The sequence in this package has a list-like API, but stores its values in
individual buckets. This means that, for small changes in large sequences, the
sequence could be a big win. For instance, an ordered BTree-based container
might want to store order in a sequence, so that moves only cause a bucket or
two--around 50 strings or less--to be rewritten in the database, rather than
the entire contents (which might be thousands of strings, for instance).

If the sequence is most often completely rearranged, the complexity of the code
in this package is not desirable.  It only makes sense if changes most
frequently are fairly small.

One downside is that reading and writing is more work than with a normal list.
If this were to actually gain traction, perhaps writing some or all of it in C
would be helpful.  However, it still seems pretty snappy.

Another downside is the corollary of the bucket advantage listed initially:
with more persistent objects, iterating over it will fill a lot of ZODB's
object cache (which is based on the number of objects cached, rather than the
size). Consider specifying a big object cache if you are using these to store a
lot of data and are frequently iterating or changing.

These sequences return slices as iterators, and add some helpful iteration
methods.  It adds a ``copy`` method that provides a cheap copy of the blist
that shares all buckets and indexes until a write happens, at which point it
copies and mutates the affected indexes and buckets.

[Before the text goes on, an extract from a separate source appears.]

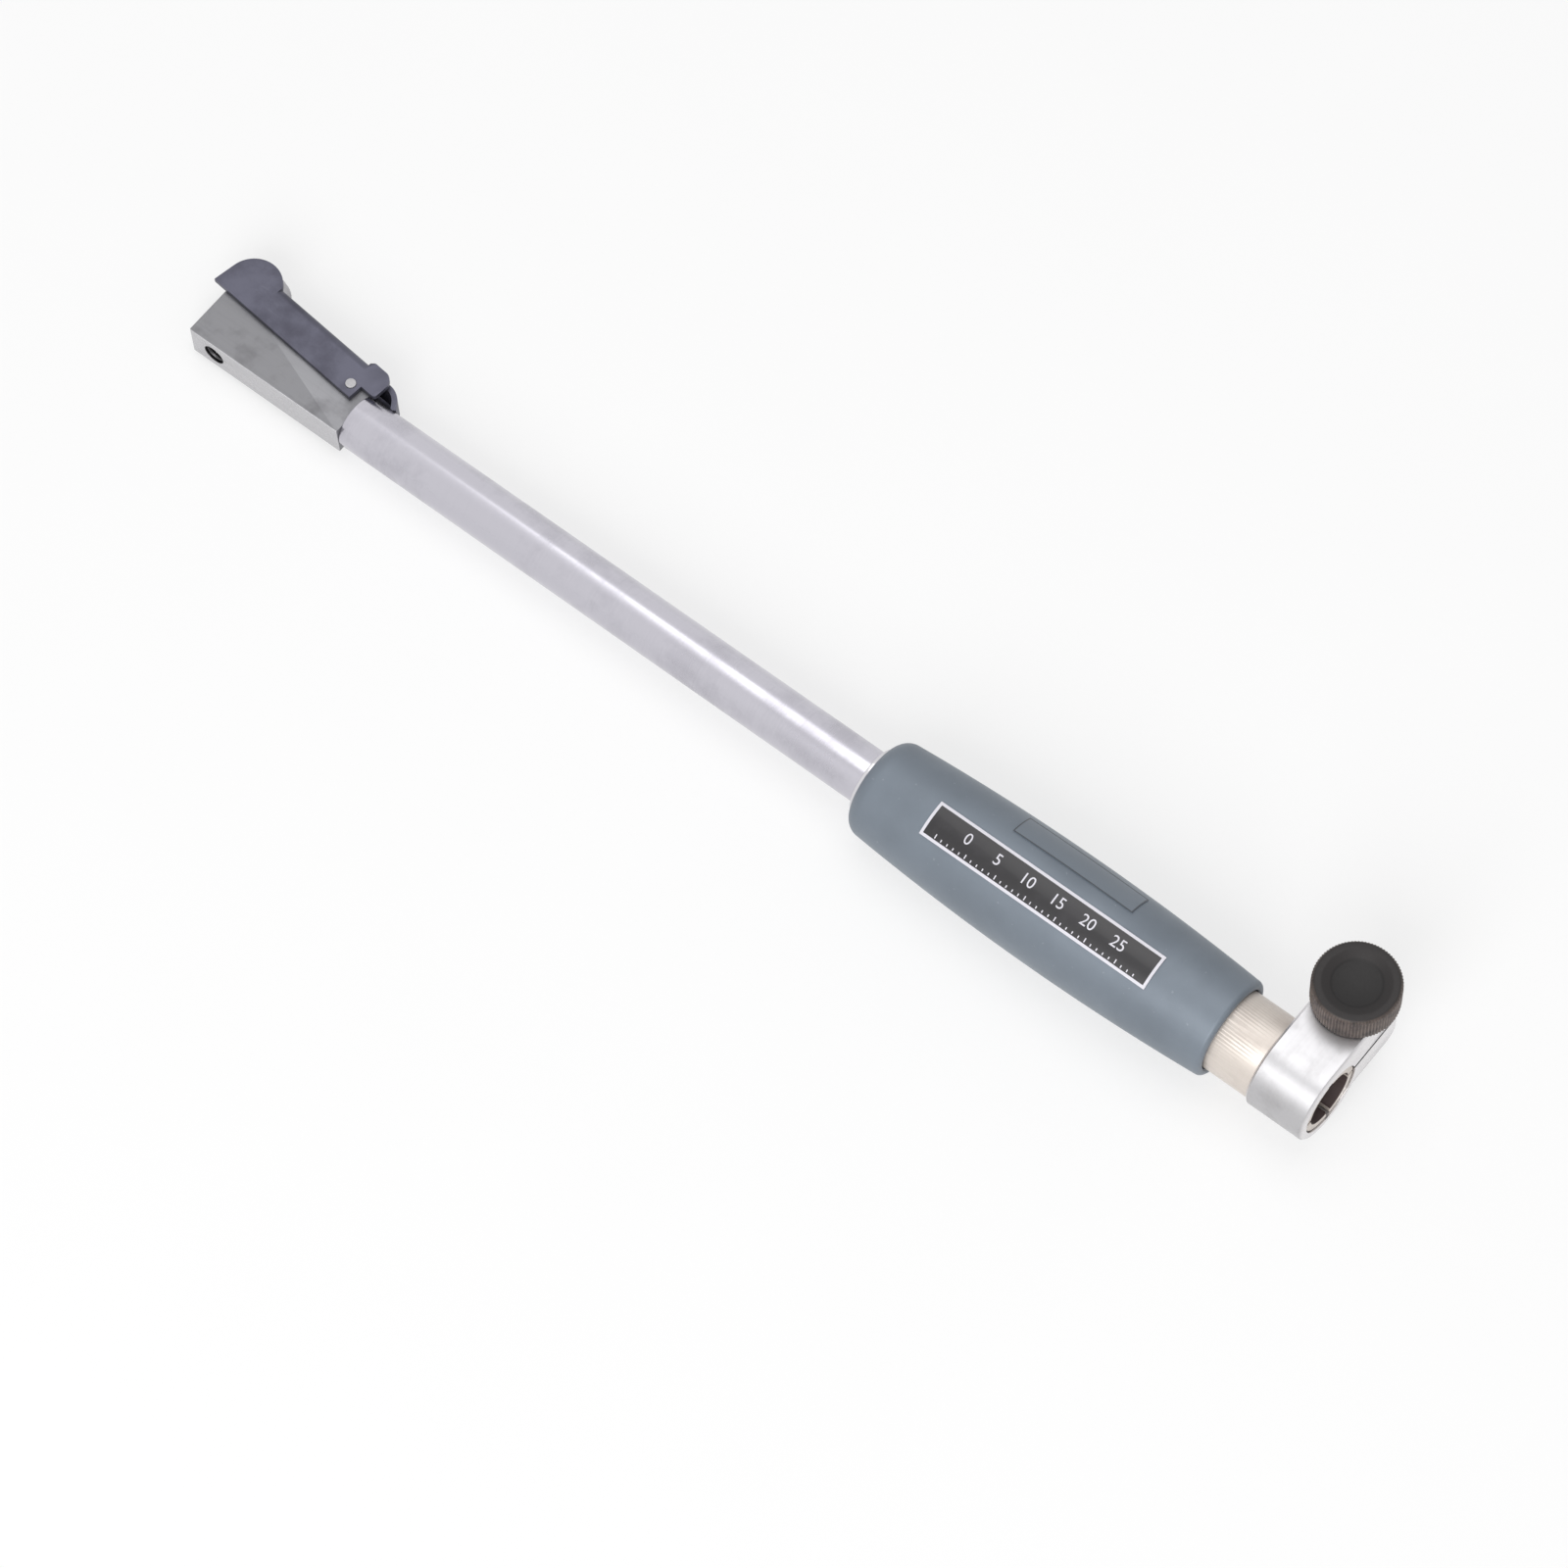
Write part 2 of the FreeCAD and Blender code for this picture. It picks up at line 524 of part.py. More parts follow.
def make_bell_crank():
    """Right-angle lever: hub, two equal arms and two round noses, cut from flat stock."""
    half = 0.5 * CRANK_THICK
    hub = cylinder(V(0, 0, -half), Z_AXIS, CRANK_HUB_R, CRANK_THICK)
    crank = hub
    for direction in (V(-1, 0, 0), V(0, -1, 0)):
        side = V(direction.y, -direction.x, 0) * (0.5 * CRANK_ARM_WIDTH)
        tip = direction * CRANK_ARM
        corners = [side, tip + side, tip - side, side * -1, side]
        nose = cylinder(tip - V(0, 0, half), Z_AXIS, CRANK_NOSE_R, CRANK_THICK)
        crank = crank.fuse(prism_z(chain(corners), half)).fuse(nose)
    crank = crank.removeSplitter()
    crank = crank.cut(cylinder(V(0, 0, -CRANK_THICK), Z_AXIS, CRANK_PIN_R + RUN_FIT, 2 * CRANK_THICK))
    crank.rotate(ORIGIN, Z_AXIS, -crank_half_turn)
    crank.translate(V(crank_x, crank_y, 0))
    return crank


# ---------------------------------------------------------------- push rod
def make_push_rod():
    """Straight rod with a round end against the crank."""
    edge = V(rod_head_x + ROD_R, ROD_R, 0)
    pole = V(rod_head_x, 0, 0)
    slant = ROD_R * math.sqrt(0.5)
    outline = [arc(pole, V(edge.x - slant, slant, 0), edge)]
    outline += chain([edge, V(rod_clamp_x, ROD_R, 0), V(rod_clamp_x, 0, 0), pole])
    return turned(outline)


def make_rod_cap():
    """Hard cap on the rod, where the indicator's contact touches."""
    cap_back_x = cap_end_x - CAP_LENGTH
    cap = cylinder(V(cap_back_x, 0, 0), X_AXIS, CAP_R, CAP_LENGTH)
    socket = cylinder(V(cap_back_x - CUT_OVER, 0, 0), X_AXIS, ROD_R + SEAT_FIT, CAP_SOCKET + CUT_OVER)
    return cap.cut(socket)


def make_rod_collar():
    return tube_x(collar_x, collar_x + COLLAR_LENGTH, COLLAR_R, ROD_R + SEAT_FIT)


def make_upper_guide_bush():
    return tube_x(upper_bush_x, upper_bush_x + BUSH_LENGTH, TUBE_BORE_R - SEAT_FIT, ROD_R + RUN_FIT)


def make_lower_guide_bush():
    return tube_x(spigot_end_x - BUSH_LENGTH, spigot_end_x, BUSH_LOWER_R, ROD_R + RUN_FIT)


def make_rod_spring():
    wire_r = 0.5 * ROD_SPRING_WIRE
    radius = 0.5 * (TUBE_BORE_R + ROD_R)
    spring = coil(radius, wire_r, ROD_SPRING_LENGTH - 2 * FACE_GAP, ROD_SPRING_TURNS)
    spring.rotate(ORIGIN, Y_AXIS, 90)
    spring.translate(V(collar_x + COLLAR_LENGTH + FACE_GAP, 0, 0))
    return spring


# ---------------------------------------------------------------- centring guard
def guard_ear_low():
    """Underside of the hinge ears, above the pin, so that they clear the tube at rest."""
    lean = math.radians(GUARD_REST)
    tube_side_y = math.sqrt(TUBE_R ** 2 - guard_inside ** 2)
    rise = tube_side_y + EAR_TUBE_GAP - GUARD_PIN_Y + EAR_END * math.sin(lean)
    return rise / math.cos(lean)


def guard_wall_outline():
    """Side of the guard, with the hinge pin at the origin and the open edge along X."""
    corner = V(-guard_nose, GUARD_NOSE_LIFT - GUARD_EDGE, 0)
    ear_low = guard_ear_low()
    ear_top = GUARD_WEB + EAR_RISE
    rise_start = V(EAR_RISE_AT - EAR_RISE, GUARD_WEB, 0)
    lobe = V(-lobe_ahead, LOBE_UP, 0)
    web_rise = GUARD_WEB - LOBE_UP
    lobe_back = lobe + V(math.sqrt(LOBE_R ** 2 - web_rise ** 2), web_rise, 0)
    to_corner = corner - lobe
    lean = math.atan2(to_corner.y, to_corner.x) - math.acos(LOBE_R / to_corner.Length)
    lobe_front = lobe + V(math.cos(lean), math.sin(lean), 0) * LOBE_R
    edges = rounded_chain([
        (corner, 0), (V(EAR_STEP, -GUARD_EDGE, 0), 0), (V(EAR_STEP, ear_low, 0), 0),
        (V(EAR_END, ear_low, 0), 0.3 * EAR_ROUND), (V(EAR_END, ear_top, 0), EAR_ROUND),
        (V(EAR_RISE_AT, ear_top, 0), EAR_RISE), (rise_start, 0), (lobe_back, 0)])
    edges += [arc(lobe_back, lobe + V(0, LOBE_R, 0), lobe_front), line(lobe_front, corner)]
    return edges, lobe_back.x, rise_start.x


def guard_channel(x_low, x_high, low_y):
    """Folded channel with rounded bends, open downwards, as two nested round-cornered blocks."""
    def block(half, top_y, radius, bottom_y, start, end):
        corners = [
            (V(start, bottom_y, -half), 0), (V(start, top_y, -half), radius), (V(start, top_y, half), radius),
            (V(start, bottom_y, half), 0)]
        edges = rounded_chain(corners) + [line(corners[-1][0], corners[0][0])]
        return face(edges).extrude(V(end - start, 0, 0))

    outer = block(guard_outside, GUARD_WEB, GUARD_BEND_R + SHEET, low_y, x_low, x_high)
    inner = block(
        guard_inside, GUARD_WEB - SHEET, GUARD_BEND_R, low_y - CUT_OVER, x_low - CUT_OVER, x_high + CUT_OVER)
    return outer, inner


def make_guard_tail():
    """Tongue of the web, curled down to the tube, where it stops the guard."""
    middle_y = GUARD_WEB - SHEET
    inner_c = V(TAIL_FLAT, middle_y - TAIL_BEND_R, 0)
    outer_r = TAIL_BEND_R + SHEET

    def on_bend(radius, angle):
        turn = math.radians(angle)
        return inner_c + V(radius * math.sin(turn), radius * math.cos(turn), 0)

    turn = math.radians(TAIL_BEND_ANGLE)
    down = V(math.cos(turn), -math.sin(turn), 0) * TAIL_TIP
    start_x = EAR_RISE_AT - EAR_RISE - SHEET
    inner = [on_bend(TAIL_BEND_R, a) for a in (0, 0.5 * TAIL_BEND_ANGLE, TAIL_BEND_ANGLE)]
    outer = [on_bend(outer_r, a) for a in (0, 0.5 * TAIL_BEND_ANGLE, TAIL_BEND_ANGLE)]
    edges = [line(V(start_x, middle_y, 0), inner[0]), arc(*inner)]
    edges += chain([inner[2], inner[2] + down, outer[2] + down, outer[2]])
    edges += [arc(*outer)] + chain([outer[0], V(start_x, GUARD_WEB, 0), V(start_x, middle_y, 0)])
    return prism_z(edges, 0.5 * TAIL_WIDTH)


def make_centring_guard():
    """One sheet folded to a U: two lobed walls, the web behind the contact, ears and stop tail."""
    edges, lobe_back_x, ear_x = guard_wall_outline()
    walls = prism_z(edges, guard_outside)
    low_y = -GUARD_EDGE - CUT_OVER
    high_y = LOBE_UP + LOBE_R + GUARD_WEB
    nose_x = -guard_nose - CUT_OVER
    outer, inner = guard_channel(nose_x, EAR_END + CUT_OVER, low_y)

    # Only the stretch between the lobes and the ears is folded: there the corners are rounded.
    span = box(V(lobe_back_x, 0, -guard_outside - CUT_OVER), V(ear_x, high_y, guard_outside + CUT_OVER))
    walls = walls.cut(span.cut(outer)).cut(inner)
    above_web = box(V(nose_x, GUARD_WEB, -guard_inside), V(EAR_END + CUT_OVER, high_y, guard_inside))
    behind_web = box(V(ear_x, 0, -guard_inside), V(EAR_END + CUT_OVER, high_y, guard_inside))
    swing = 0.5 * GUARD_WEB * math.sin(math.radians(GUARD_REST))
    contact_ahead = guard_contact + swing
    notch_r = BUTTON_R + CONTACT_NOTCH_GAP
    notch = cylinder(V(-contact_ahead, 0, 0), Y_AXIS, notch_r, high_y)
    notch = notch.common(box(V(nose_x, 0, -guard_inside), V(0, high_y, guard_inside)))
    front = box(V(nose_x, 0, -guard_inside), V(-contact_ahead, high_y, guard_inside))
    guard = walls.cut(above_web).cut(behind_web).cut(notch).cut(front)

    guard = guard.fuse(make_guard_tail()).removeSplitter()
    hinge = cylinder(V(0, 0, -guard_outside - CUT_OVER), Z_AXIS, GUARD_PIN_R + RUN_FIT, 2 * (guard_outside + CUT_OVER))
    guard = guard.cut(hinge)
    guard.rotate(ORIGIN, Z_AXIS, -GUARD_REST)
    guard.translate(guard_pin)
    tube_room = cylinder(V(tube_head_x, 0, 0), X_AXIS, TUBE_R + TAIL_TUBE_GAP, TUBE_LENGTH)
    return guard.cut(tube_room)


def make_guard_pin():
    half = guard_outside + GUARD_PIN_PROUD
    return cylinder(guard_pin - V(0, 0, half), Z_AXIS, GUARD_PIN_R, 2 * half)


def make_guard_spring():
    """Small coil in the head's pocket, pressing on the web at rest."""
    lean = math.radians(GUARD_REST)
    web_y = GUARD_PIN_Y + (GUARD_WEB - SHEET) / math.cos(lean) + GUARD_SPRING_AHEAD * math.tan(lean)
    wire_r = 0.5 * GUARD_SPRING_WIRE
    tilt_room = (GUARD_SPRING_R + wire_r) * math.tan(lean)
    length = web_y - tilt_room - guard_spring_floor_y - 2 * FACE_GAP
    spring = coil(GUARD_SPRING_R, wire_r, length, GUARD_SPRING_TURNS)
    spring.rotate(ORIGIN, X_AXIS, -90)
    spring.translate(V(guard_spring_x, guard_spring_floor_y + FACE_GAP, 0))
    return spring


# ---------------------------------------------------------------- all nodes
NODES = {
    "stem_tube": make_stem_tube,
    "neck_sleeve": make_neck_sleeve,
    "grip": make_grip,
    "grip_ring": make_grip_ring,
    "range_label": lambda: make_label(RANGE_LABEL_LENGTH, RANGE_LABEL_WIDTH, RANGE_LABEL_AT, RANGE_LABEL_ANGLE),
    "plain_label": lambda: make_label(PLAIN_LABEL_LENGTH, PLAIN_LABEL_WIDTH, PLAIN_LABEL_AT, PLAIN_LABEL_ANGLE),
    "clamp_block": make_clamp_block,
    "clamp_screw": make_clamp_screw,
    "thumb_knob": make_thumb_knob,
    "head_body": make_head_body,
    "crank_pin": make_crank_pin,
    "plunger": make_plunger,
    "contact_tip": make_contact_tip,
    "bell_crank": make_bell_crank,
    "push_rod": make_push_rod,
    "rod_cap": make_rod_cap,
    "rod_collar": make_rod_collar,
    "upper_guide_bush": make_upper_guide_bush,
    "lower_guide_bush": make_lower_guide_bush,
    "rod_spring": make_rod_spring,
    "centring_guard": make_centring_guard,
    "guard_pin": make_guard_pin,
    "guard_spring": make_guard_spring,
}


def main():
    os.makedirs("parts", exist_ok=True)
    for name, make in NODES.items():
        shape = make()
        solids = shape.Solids
        if len(solids) == 1:
            shape = solids[0]
        if shape.Volume < 0:
            shape.reverse()
        shape.exportStep(os.path.join("parts", name + ".step"))
        print("%-18s solids %d  valid %s  volume %9.3f" % (name, len(solids), shape.isValid(), shape.Volume))


main()
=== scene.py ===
"""Looks of the dial bore gauge body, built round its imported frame.

Lengths are metres in the row frame: +X along the stem out of the indicator bore, +Y the measuring
direction, +Z the axis of the thumb knob. MM turns the millimetres of a drawing into metres.
"""

from __future__ import annotations

import logging
import math
from dataclasses import dataclass, field
from enum import Enum

import bmesh
import bpy
import numpy as np
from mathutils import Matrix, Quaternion, Vector

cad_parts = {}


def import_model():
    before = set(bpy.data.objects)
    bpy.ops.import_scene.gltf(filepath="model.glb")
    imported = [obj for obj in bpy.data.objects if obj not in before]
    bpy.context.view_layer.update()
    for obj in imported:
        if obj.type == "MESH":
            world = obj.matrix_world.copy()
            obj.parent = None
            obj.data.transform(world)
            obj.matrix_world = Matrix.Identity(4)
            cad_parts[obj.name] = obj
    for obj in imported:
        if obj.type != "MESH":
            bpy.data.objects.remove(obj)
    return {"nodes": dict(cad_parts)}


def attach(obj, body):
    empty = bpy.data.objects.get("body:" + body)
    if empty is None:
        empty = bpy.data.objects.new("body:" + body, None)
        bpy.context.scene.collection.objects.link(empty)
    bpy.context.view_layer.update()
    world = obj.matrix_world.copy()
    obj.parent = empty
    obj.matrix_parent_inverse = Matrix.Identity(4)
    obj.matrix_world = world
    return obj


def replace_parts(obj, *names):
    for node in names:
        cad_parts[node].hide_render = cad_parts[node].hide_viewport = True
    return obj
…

We'll take a glance at how these differences work, and then describe the
implementation's basic mechanism, and close with a brief discussion of
performance characteristics in the abstract.

==============================
Differences from Python's List
==============================

Slices are Iterators
====================

This doesn't need much discussion.  Getting slices of all sorts returns
iterators.

    >>> from zc.blist import BList
    >>> l = BList(range(1000))
    >>> l[345:351] # doctest: +ELLIPSIS
    <generator object at ...>
    >>> list(l[345:351])
    [345, 346, 347, 348, 349, 350]

    >>> l[351:345:-1] # doctest: +ELLIPSIS
    <generator object at ...>
    >>> list(l[351:345:-1])
    [351, 350, 349, 348, 347, 346]

    >>> l[345:351:2] # doctest: +ELLIPSIS
    <generator object at ...>
    >>> list(l[345:351:2])
    [345, 347, 349]

Additional Iteration Methods
============================

``iterReversed`` lets you iterate over the list in reverse order, efficiently,
with a given start point.  It is used for slices that proceed with a step of
-1.

    >>> i = l.iterReversed()
    >>> i.next()
    999
    >>> i.next()
    998
    >>> list(i)[-10:]
    [9, 8, 7, 6, 5, 4, 3, 2, 1, 0]

``iterSlice`` lets you iterate over the list with a slice.  It is equivalent to
using a slice with __getitem__.

    >>> i = l.iterSlice(345, 351, 2)
    >>> i # doctest: +ELLIPSIS
    <generator object at ...>
    >>> list(i)
    [345, 347, 349]

Cheap ``copy``
==============

The ``copy`` method produces a cheap copy of the given blist.  All buckets
and indexes are shared until a change is made to either side.  Copies can
safely be made of other copies.

    >>> c = l.copy()
    >>> l == c
    True
    >>> list(c) == list(l)
    True
    >>> del c[10:]
    >>> list(l) == range(1000)
    True
    >>> list(c)
    [0, 1, 2, 3, 4, 5, 6, 7, 8, 9]
    >>> l == c
    False
    >>> c2 = c.copy()
    >>> c2 == c
    True
    >>> list(c2)
    [0, 1, 2, 3, 4, 5, 6, 7, 8, 9]

=========
Mechanism
=========

In its implementation, the sequence is an adapted B+ tree. Indexes are keys, but
each bucket or branch starts at 0. For instance, a perfectly-balanced bucket
sequence with 16 items, and a limit of 3 entries in a bucket or branch, would
have "keys" like this. In the diagram, the top three rows are indexes, and the
bottom row consists of buckets::

        0           8
     0     4     0     4
    0 2   0 2   0 2   0 2
   01 01 01 01 01 01 01 01

So, for instance, you would get the value a